Segundo Ismael, eleitores que votaram no então candidato do PSL em função de seu apoio à Lava Jato estão "decepcionados" e "preocupados".
"Bolsonaro está tendo agora que esclarecer para o seu eleitorado se o combate à corrupção vai continuar sendo uma prioridade de seu governo e do resto de seu mandato", disse o cientista político à Sputnik Brasil.
Prando também enxerga um afastamento de bolsonaristas menos "convictos" do governo, ressaltando que seus eleitores não formavam um grupo uniforme. O grupo Vem pra Rua, por exemplo, que capitaneou diversas manifestações pelo impeachment da ex-presidente Dilma Rousseff, criticou a atual postura do chefe de Estado brasileiro.

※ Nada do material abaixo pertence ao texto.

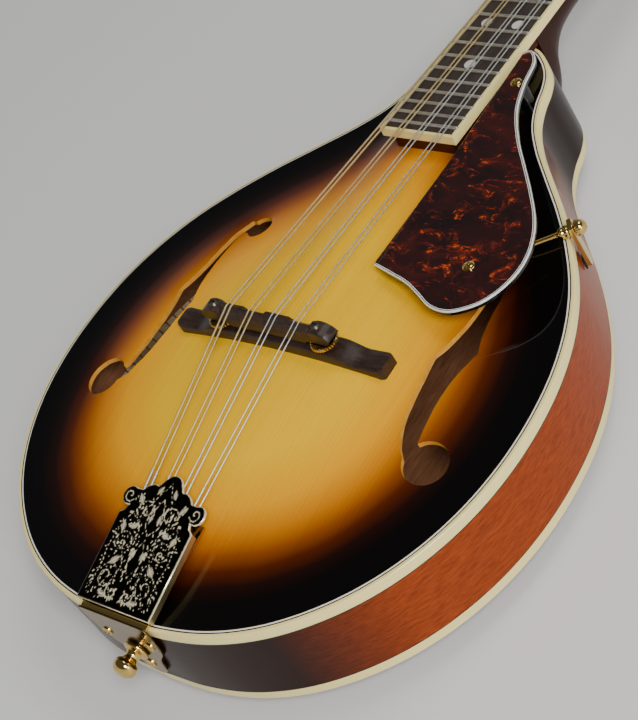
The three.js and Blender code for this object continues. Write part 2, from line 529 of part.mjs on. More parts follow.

"Alguns desses grupos começam a dar sinais de se afastar do presidente, por entender que essas manobras dentro do governo visam enfraquecer, paralisar e até mesmo desintegrar a operação Lava Jato", afirmou.
'Atacar legado de Moro'
Prando faz ainda uma outra análise, de que as críticas que partem da PGR à operação tenha como objetivo enfraquecer a imagem de Moro, um possível adversário de Bolsonaro nas eleições de 2022.
"Por trás dessa tentativa de correção de rumos de Aras, e de outros funcionários públicos de carreira ligados a ele, em relação à Lava Jato, tem também a tentativa de atacar a imagem e o legado de Moro e da operação", afirmou Rodrigo Prando.